11. Investment Trust and REITs related risk
The Fund may invest in investment trusts, including Real Estate Investment Trusts (“REIT”), which may not necessarily be authorized by the SFC. Such investments may involve a high level of risk as their underlying investments may be relatively illiquid and this may affect the ability of the investment trust to vary its investment portfolio or liquidate part of its assets in response to change in economic conditions, international securities markets, foreign exchange rates, interest rates, real estate market or other condition. Investment trusts may have limited financial resources, may trade less frequently and in a limited volume and may be subject to more abrupt or erratic price movements than other securities. There is no guarantee that the market prices of shares in investment trusts will fully reflect their underlying net asset value. A decrease in the price of an investment trust may have a negative impact on the net asset value of the Fund.
The distribution policy or dividend payout of the Fund may not reflect the dividend policy or dividend payout of the underlying investment trusts.
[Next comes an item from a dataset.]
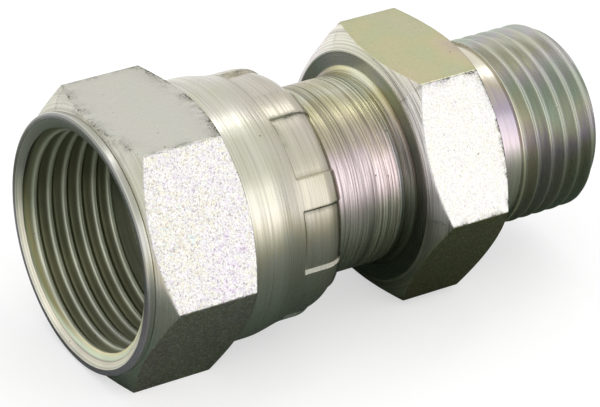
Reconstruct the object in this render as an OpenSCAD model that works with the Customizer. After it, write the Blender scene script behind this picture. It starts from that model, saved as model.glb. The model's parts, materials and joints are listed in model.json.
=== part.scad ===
// Hydraulic adapter: a male BSP stud at one end and a flat-face O-ring seal nut at the other.
// The nut turns freely on the one-piece body, held by its own crimped skirt.
// +X runs along the bore, out through the male stud. Both hexagons have flats on top and below.
// The origin is the centre of the flat sealing face, inside the nut.
// Threads are left plain: the nut's bore is at the thread's crests, and so is the stud.

/* [Swivel nut] */
// Nut from its mouth to the end of its crimped skirt
nut_len = 25.3; // [23:0.1:30]
// Nut across its flats, the 1 1/8 inch size
nut_af = 28.575; // [28.4:0.025:32]
// Short round collar in front of the nut's hexagon, its diameter
nut_collar_d = 28.14; // [27:0.02:28.3]
// Short round collar in front of the nut's hexagon, its length
nut_collar_len = 0.95; // [0.5:0.05:2]
// Nut's mouth to the back of its hexagon
nut_hex_len = 12.87; // [11.5:0.01:14.5]
// Depth of the flat sealing face inside the nut's mouth
face_depth = 12.3; // [12:0.1:14]
// Nut thread, nominal diameter, the 1-14 UNS size
nut_thread_d = 25.4; // [25:0.05:25.8]
// Nut thread, diameter across its crests
nut_thread_minor_d = 23.6; // [23.2:0.05:24]
// Length from the mouth to the end of the nut's thread
nut_thread_end = 11.2; // [9:0.1:11.7]
// Width of the run-out groove behind the nut's thread
nut_groove_w = 2; // [1:0.1:3]
// How far the countersink in the mouth clears the thread all round
countersink_clear = 0.37; // [0.1:0.01:0.6]
// Depth of the countersink in the mouth
countersink_depth = 0.85; // [0.5:0.05:1.5]
// Rounding of the mouth's outer edge
mouth_edge_r = 0.3; // [0.1:0.05:0.6]

/* [Crimped skirt] */
// Bore of the skirt, which the body's collar turns in
skirt_bore_d = 24.6; // [24.2:0.05:25]
// Wall of the skirt where it leaves the hexagon
skirt_root_wall = 1.9; // [1.6:0.05:1.95]
// Wall of the skirt where it is crimped
skirt_wall = 1.25; // [1.05:0.05:1.5]
// Length of the skirt's straight root behind the hexagon
skirt_root_len = 2.6; // [1:0.1:4]
// Length of the skirt's taper down to the crimped wall
skirt_taper_len = 4.6; // [2:0.1:5]
// Number of dents that the crimping jaws leave
dent_count = 8; // [6:1:10]
// Angle that each dent covers
dent_angle = 30; // [16:1:34]
// Turn of the first dent from the lower flat
dent_turn = 37.5; // [0:0.5:45]
// Length from the start of the dents to the end of the skirt
dent_len = 5.8; // [4:0.1:7]
// Depth of the dents at their front step
dent_depth = 0.42; // [0.2:0.01:0.6]
// Depth of the dents on the crimped curve
dent_rear_depth = 0.22; // [0.1:0.01:0.4]

/* [Body] */
// Bore through the body
bore_d = 12.3; // [8:0.1:14]
// Clearance all round between the body's nose and the nut's thread
nose_clear = 0.5; // [0.3:0.05:1]
// Bevel at the rim of the sealing face
nose_bevel = 0.3; // [0.1:0.05:0.6]
// Length of the collar that the skirt is crimped behind
collar_len = 3; // [2:0.1:5]
// Neck between the nut and the body's hexagon
neck_d = 20.7; // [19:0.1:22]
// Bare neck from the skirt's end to the body's hexagon
neck_len = 9.7; // [5:0.1:14]
// Fillet where the neck meets the hexagon
neck_fillet = 0.8; // [0.3:0.05:1.3]
// Body across its flats
body_af = 27; // [26:0.1:32]
// Length of the body's hexagon
body_hex_len = 10.35; // [8:0.05:14]
// Circle that the bevels leave on the ends of the body's hexagon
body_bevel_d = 25.6; // [24:0.1:25.9]
// Angle of the bevels on both hexagons
bevel_angle = 30; // [20:1:35]

/* [Male stud] */
// Stud from the hexagon to its end
stud_len = 14.65; // [12:0.05:20]
// Male thread, the G 1/2 size
stud_thread_d = 20.955; // [20:0.005:22]
// Plain relief between the hexagon and the thread, its length
relief_len = 4.05; // [1:0.05:6]
// Plain relief between the hexagon and the thread, its diameter
relief_d = 20.4; // [18:0.1:20.8]
// Bevel at the stud's end
stud_bevel = 1.2; // [0.5:0.1:2]
// Mouth of the cone seat in the stud's end
seat_mouth_d = 16.4; // [14.5:0.1:17.5]
// Angle across the cone seat
seat_angle = 60; // [50:1:70]

/* [Fit] */
// Running clearance between the nut and the body
swivel_gap = 0.15; // [0.05:0.01:0.25]

/* [Hidden] */
$fn = 96;
arc_steps = 10;
over = 1;

nut_x0 = -face_depth;
nut_x1 = nut_x0 + nut_len;
nut_hex_x1 = nut_x0 + nut_hex_len;
thread_x1 = nut_x0 + nut_thread_end;
groove_x1 = thread_x1 + nut_groove_w;
nut_corner_r = nut_af / sqrt(3);
mouth_r = nut_thread_d / 2 + countersink_clear;
groove_r = nut_thread_d / 2 + 0.1;

skirt_bore_r = skirt_bore_d / 2;
skirt_root_r = skirt_bore_r + skirt_root_wall;
skirt_end_r = skirt_bore_r + skirt_wall;
lip_r = neck_d / 2 + swivel_gap;
crimp_r = skirt_end_r - lip_r;
crimp_bore_r = skirt_bore_r - lip_r;
crimp_x = nut_x1 - crimp_r;
dent_x0 = nut_x1 - dent_len;
dent_floor_r = skirt_end_r - dent_depth;
dent_crimp_r = crimp_r - dent_depth;
dent_crimp_x = crimp_x + dent_depth - dent_rear_depth;

bore_r = bore_d / 2;
nose_r = nut_thread_minor_d / 2 - nose_clear;
collar_r = skirt_bore_r - swivel_gap;
collar_back_r = crimp_bore_r - swivel_gap;
neck_r = collar_r - collar_back_r;
body_hex_x0 = nut_x1 + neck_len;
body_hex_x1 = body_hex_x0 + body_hex_len;
body_corner_r = body_af / sqrt(3);
body_bevel_r = body_bevel_d / 2;
stud_x1 = body_hex_x1 + stud_len;
stud_thread_x0 = body_hex_x1 + relief_len;
stud_r = stud_thread_d / 2;
relief_r = relief_d / 2;
seat_depth = (seat_mouth_d - bore_d) / 2 / tan(seat_angle / 2);

// Points of an arc about [cx, cr], where 0 degrees points away from the axis.
function arc(cx, cr, r, from, to) =
    [for (i = [0:arc_steps])
        let (a = from + (to - from) * i / arc_steps)
        [cx + r * sin(a), cr + r * cos(a)]];

// A solid of revolution about the X axis, from [x, radius] points.
module turned(points, angle = 360, start = 0)
    rotate([0, 90, 0])
        rotate([0, 0, start])
            rotate_extrude(angle = angle)
                polygon([for (p = points) [p[1], p[0]]]);

// A hexagonal bar along X with flats above and below.
module hex_bar(corner_r, x0, x1)
    translate([x0, 0, 0])
        rotate([0, 90, 0])
            rotate([0, 0, 30])
                cylinder(h = x1 - x0, r = corner_r, $fn = 6);

// The envelope that bevels a hexagon's corners, from one end circle to the other.
module bevel_envelope(x0, r0, x1, r1, corner_r)
    turned([
        [x0, 0],
        [x0, r0],
        [x0 + (corner_r + over - r0) * tan(bevel_angle), corner_r + over],
        [x1 - (corner_r + over - r1) * tan(bevel_angle), corner_r + over],
        [x1, r1],
        [x1, 0]]);

// The nut's hexagon, bevelled at both ends.
module nut_hexagon()
    intersection() {
        hex_bar(nut_corner_r, nut_x0, nut_hex_x1);
        bevel_envelope(nut_x0 + nut_collar_len, nut_collar_d / 2,
            nut_hex_x1, skirt_root_r, nut_corner_r);
    }

// The nut's round outside: the collar in front and the skirt, closed in by the crimp.
module nut_rounds() {
    edge_x = nut_x0 + mouth_edge_r;
    edge_r = nut_collar_d / 2 - mouth_edge_r;
    turned(concat(
        [[nut_x0, 0]],
        arc(edge_x, edge_r, mouth_edge_r, -90, 0),
        [[nut_x0 + nut_collar_len + over, nut_collar_d / 2],
         [nut_x0 + nut_collar_len + over, 0]]));
    turned(concat(
        [[nut_hex_x1 - over, 0],
         [nut_hex_x1 - over, skirt_root_r],
         [nut_hex_x1 + skirt_root_len, skirt_root_r],
         [nut_hex_x1 + skirt_root_len + skirt_taper_len, skirt_end_r]],
        arc(crimp_x, lip_r, crimp_r, 0, 90),
        [[nut_x1, 0]]));
}

// The nut's inside: countersink, thread bore, run-out groove, skirt bore and crimped lip.
module nut_inside()
    turned(concat(
        [[nut_x0 - over, 0],
         [nut_x0 - over, mouth_r],
         [nut_x0, mouth_r],
         [nut_x0 + countersink_depth, nut_thread_minor_d / 2],
         [thread_x1, nut_thread_minor_d / 2],
         [thread_x1, groove_r],
         [groove_x1, groove_r],
         [groove_x1, skirt_bore_r]],
        arc(crimp_x, lip_r, crimp_bore_r, 0, 90),
        [[nut_x1 + over, lip_r],
         [nut_x1 + over, 0]]));

// What one jaw of the crimping tool presses out of the skirt.
module dent(turn)
    turned(concat(
        [[dent_x0, dent_floor_r]],
        arc(dent_crimp_x, lip_r, dent_crimp_r, 0, 90),
        [[nut_x1 + over, lip_r],
         [nut_x1 + over, skirt_root_r + over],
         [dent_x0, skirt_root_r + over]]),
        angle = dent_angle, start = turn - dent_angle / 2);

module swivel_nut()
    color("#c9ccc0")
        difference() {
            union() {
                nut_hexagon();
                nut_rounds();
            }
            nut_inside();
            for (i = [0:dent_count - 1])
                dent(dent_turn + i * 360 / dent_count);
        }

// The body's nose, with the sealing face, the collar behind it and the neck.
module body_front()
    turned(concat(
        [[0, 0],
         [0, nose_r - nose_bevel],
         [nose_bevel, nose_r],
         [crimp_x - collar_len, nose_r],
         [crimp_x - collar_len, collar_r - nose_bevel],
         [crimp_x - collar_len + nose_bevel, collar_r]],
        arc(crimp_x, neck_r, collar_back_r, 0, 90),
        arc(body_hex_x0 - neck_fillet, neck_r + neck_fillet, neck_fillet, 180, 90),
        [[body_hex_x0 + over, neck_r + neck_fillet],
         [body_hex_x0 + over, 0]]));

module body_hexagon()
    intersection() {
        hex_bar(body_corner_r, body_hex_x0, body_hex_x1);
        bevel_envelope(body_hex_x0, body_bevel_r, body_hex_x1, body_bevel_r, body_corner_r);
    }

// The male stud: relief behind the hexagon, thread at its full diameter, bevelled end.
module stud()
    turned([
        [body_hex_x1 - over, 0],
        [body_hex_x1 - over, relief_r],
        [stud_thread_x0, relief_r],
        [stud_thread_x0, stud_r],
        [stud_x1 - stud_bevel, stud_r],
        [stud_x1, stud_r - stud_bevel],
        [stud_x1, 0]]);

// The bore, opening into the cone seat at the stud's end.
module bore()
    turned([
        [-over, 0],
        [-over, bore_r],
        [stud_x1 - seat_depth, bore_r],
        [stud_x1, seat_mouth_d / 2],
        [stud_x1 + over, seat_mouth_d / 2],
        [stud_x1 + over, 0]]);

module adapter_body()
    color("#bfbf9f")
        difference() {
            union() {
                body_front();
                body_hexagon();
                stud();
            }
            bore();
        }

adapter_body();
swivel_nut();
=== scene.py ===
"""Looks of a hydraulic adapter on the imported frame: threads, crimped skirt and plated, turned surfaces."""
import json
import math

import bmesh
import bpy
import numpy as np
from mathutils import Matrix, Vector


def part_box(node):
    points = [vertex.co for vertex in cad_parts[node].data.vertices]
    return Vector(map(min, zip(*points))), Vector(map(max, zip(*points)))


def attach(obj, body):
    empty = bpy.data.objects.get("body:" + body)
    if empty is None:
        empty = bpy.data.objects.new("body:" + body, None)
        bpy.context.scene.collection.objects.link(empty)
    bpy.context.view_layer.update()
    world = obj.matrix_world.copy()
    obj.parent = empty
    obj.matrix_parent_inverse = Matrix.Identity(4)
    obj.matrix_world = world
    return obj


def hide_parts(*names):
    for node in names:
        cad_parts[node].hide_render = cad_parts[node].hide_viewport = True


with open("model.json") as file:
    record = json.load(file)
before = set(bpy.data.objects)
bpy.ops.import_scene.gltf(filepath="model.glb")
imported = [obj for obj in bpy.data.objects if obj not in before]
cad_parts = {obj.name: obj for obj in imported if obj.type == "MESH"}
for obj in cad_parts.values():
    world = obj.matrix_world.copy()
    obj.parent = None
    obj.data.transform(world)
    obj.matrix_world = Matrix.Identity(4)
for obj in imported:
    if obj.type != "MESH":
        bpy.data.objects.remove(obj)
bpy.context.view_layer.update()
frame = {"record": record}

MM = 0.001

# Sizes in millimetres. X runs along the bore, from the nut to the male stud.
nut_low, nut_high = [np.array(corner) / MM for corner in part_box("swivel_nut")]
body_high = np.array(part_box("adapter_body")[1]) / MM
mounts = {mount["name"]: mount for mount in frame["record"]["mounts"]}

NUT_X0 = nut_low[0]
NUT_X1 = nut_high[0]
NUT_FLAT = nut_high[2]
BODY_FLAT = body_high[2]
STUD_X1 = body_high[0]
BORE_R = mounts["flow_bore"]["dims"]["r_mm"]
NUT_CREST_R = mounts["orfs_thread"]["dims"]["r_mm"]
STUD_R = mounts["bsp_stud"]["dims"]["r_mm"]
SHOULDER_X = mounts["bsp_seal_shoulder"]["pos_m"][0] / MM

# Swivel nut
COLLAR_R = 14.07
COLLAR_LEN = 0.95
STEP_WIDTH = 0.16
STEP_DEPTH = 0.1
STEP_RAMP = 0.25
MOUTH_EDGE_R = 0.28
MOUTH_R = 13.35
COUNTERSINK = 0.95
COUNTERSINK_RING = 0.32
COUNTERSINK_RING_DEPTH = 0.012
NUT_ROOT_R = 12.7
FIRST_CREST = 1.6
NUT_THREAD_END = 11.2
GROOVE_R = 12.8
GROOVE_LEN = 2.0
NUT_HEX_LEN = 12.87
SKIRT_BORE_R = 12.3
SKIRT_ROOT_R = 14.2
SKIRT_ROOT_LEN = 2.6
SKIRT_TAPER_LEN = 4.6
SKIRT_END_R = 13.55
LIP_R = 10.5
LIP_EDGE = 0.05
DENT_COUNT = 8
DENT_ANGLE = 30.0
DENT_TURN = -7.5
DENT_LEN = 5.8
DENT_DEPTH = 0.42
DENT_REAR_DEPTH = 0.12
DENT_SIDE_BLEND = 1.3
DENT_FRONT_BLEND = 0.4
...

12. Risks of investing in convertible bonds
The Fund may invest in debt securities convertible into equities which are a hybrid between debt and equity, permitting holders to convert into shares in the company issuing the bond at a specified future date. As such, convertibles will be exposed to equity movement and greater volatility than straight bond investments. Investments in convertible bonds are also subject to the same interest rate risk, credit risk, liquidity risk and prepayment risk associated with comparable straight bond investments.
13. Commodity based risk
The value of commodities and the companies involved can be significantly affected (both negatively and positively) by world events, trade controls, worldwide competition, political and economic conditions, international energy conservation, the success of exploration projects, tax and other government regulations. Where the value of commodities falls, the value of the Fund may be adversely impacted.
14. Currency risk
The Fund’s assets and liabilities may be denominated in currencies different from the base currency of the Fund. The Fund may be affected favourably or unfavourably by exchange control regulations or changes in the exchange rates between the base currency of the Fund and other currencies. A unit class may be designated in a currency other than the base currency of the Fund. Changes in the exchange rate between the base currency and such designated currency may lead to a depreciation of the value of such units as expressed in the designated currency.
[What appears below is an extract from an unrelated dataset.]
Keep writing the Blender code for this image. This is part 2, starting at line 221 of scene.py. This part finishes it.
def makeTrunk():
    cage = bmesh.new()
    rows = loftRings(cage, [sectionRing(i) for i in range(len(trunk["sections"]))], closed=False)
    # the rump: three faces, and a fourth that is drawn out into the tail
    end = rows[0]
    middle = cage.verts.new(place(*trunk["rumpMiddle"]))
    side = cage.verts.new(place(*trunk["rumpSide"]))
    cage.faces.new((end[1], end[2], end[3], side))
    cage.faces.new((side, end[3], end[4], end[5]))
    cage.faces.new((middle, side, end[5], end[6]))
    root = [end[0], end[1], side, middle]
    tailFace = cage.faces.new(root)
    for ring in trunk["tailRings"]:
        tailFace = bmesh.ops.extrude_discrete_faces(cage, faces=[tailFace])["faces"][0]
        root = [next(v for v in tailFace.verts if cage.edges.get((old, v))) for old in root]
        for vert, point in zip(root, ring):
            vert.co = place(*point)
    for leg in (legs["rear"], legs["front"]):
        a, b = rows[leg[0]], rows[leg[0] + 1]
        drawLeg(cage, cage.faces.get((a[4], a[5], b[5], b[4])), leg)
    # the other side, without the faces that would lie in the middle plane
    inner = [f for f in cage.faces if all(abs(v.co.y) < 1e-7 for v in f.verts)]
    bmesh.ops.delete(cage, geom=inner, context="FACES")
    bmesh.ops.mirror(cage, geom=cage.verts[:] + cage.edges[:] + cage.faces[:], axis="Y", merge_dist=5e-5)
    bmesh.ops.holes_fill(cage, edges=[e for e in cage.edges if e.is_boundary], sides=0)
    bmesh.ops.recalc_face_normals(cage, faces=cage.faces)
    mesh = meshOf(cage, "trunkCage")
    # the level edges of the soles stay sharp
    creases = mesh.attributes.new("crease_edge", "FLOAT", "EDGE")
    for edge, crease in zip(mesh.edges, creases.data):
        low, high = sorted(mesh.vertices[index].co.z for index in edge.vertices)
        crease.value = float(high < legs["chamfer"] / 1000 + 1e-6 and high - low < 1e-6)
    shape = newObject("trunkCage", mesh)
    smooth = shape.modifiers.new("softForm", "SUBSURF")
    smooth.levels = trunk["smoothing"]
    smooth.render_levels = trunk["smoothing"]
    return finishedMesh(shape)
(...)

15. RMB currency risk and RMB classes related risk
RMB is currently not a freely convertible currency. The supply of RMB and the conversion of foreign currency into RMB are subject to exchange control policies and restrictions imposed by the Chinese authorities; therefore, currency conversion is subject to availability of RMB at the relevant time. Under exceptional circumstances, payment of redemptions and/or dividend payment in RMB may be delayed due to the exchange controls and restrictions applicable to RMB. In case sizable redemption requests for the RMB classes are received, the Manager has the absolute discretion to delay any payment of redemption requests from the RMB classes where it determines that there is not sufficient RMB for currency conversion by the Fund for settlement purpose. In any event, the delay of such payment will not exceed one calendar month after the relevant Redemption Day and upon receipt of all required documentation and information.
When calculating the value of the RMB classes, the offshore RMB in Hong Kong (the “CNH”) will be used. The CNH rate may be at a premium or discount to the exchange rate for onshore RMB in China (the “CNY”) and there may be significant bid and offer spreads. While CNH and CNY represent the same currency, they are traded in different and separate markets which operate independently and at different rates.The fluctuation in the CNH/CNY exchange rate and any divergence between CNH and CNY may adversely impact the value of the RMB classes and investors.
Investments in RMB classes are subject to RMB currency risks. There can be no assurance that RMB will not be subject to devaluation. Any devaluation of RMB could adversely affect the value of investors’ investments in the RMB classes of the Fund and investors may suffer losses. Non-RMB based (e.g. Hong Kong) investors are exposed to foreign exchange risk. There is no guarantee that the value of RMB against Hong Kong dollars or other currencies will not depreciate.
16. Currency hedging and hedged classes
Hedged unit classes may use financial derivative instruments for hedging purpose and therefore be subject to the risks relating to such instruments. If the counterparties of the instruments default, investors in the hedged classes may be exposed to currency risk on an unhedged basis and may therefore suffer further losses. In addition, the cost of hedging transactions will be borne by the hedged unit class.
This strategy may substantially limit unitholders of the relevant class from benefiting if the designated currency falls against the base currency of the Fund and/or the currency in which assets of the Fund are denominated. Further, some hedging techniques may rely on past information which is not a reliable indicator of future performance.
17. Risks relating to dynamic asset allocation strategy
The investments of the Fund may be periodically rebalanced and therefore the Fund may incur greater transaction costs than a fund with static allocation strategy.
18. Distribution risk/charges deducted from capital
The Fund normally pays some or all of the management fee and other fees and expenses out of capital. Where distributions are paid out of gross income of the Fund while the management fee and other fees and expenses are expensed to/out of capital, this will result in an increase in distributable income for the payment of distributions by the Fund (therefore effectively paying distributions out of capital of the Fund).
The Fund may also pay distributions out of capital. Payment of dividends out of capital and/or effectively out of capital amounts to a return or withdrawal of part of an investor’s original investment or from any capital gains attributable to that original investment. Any distributions involving payment of distributions out of the Fund’s capital or payment of distributions effectively out of the Fund’s capital may result in an immediate reduction of the net asset value per unit.
The distribution amount and net asset value of hedged classes may be adversely affected by differences in the interest rates of the reference currency of the hedged class and the base currency of the Fund, resulting in an increase in the amount of distribution that is paid out of capital and hence a greater erosion of capital than other non-hedged classes.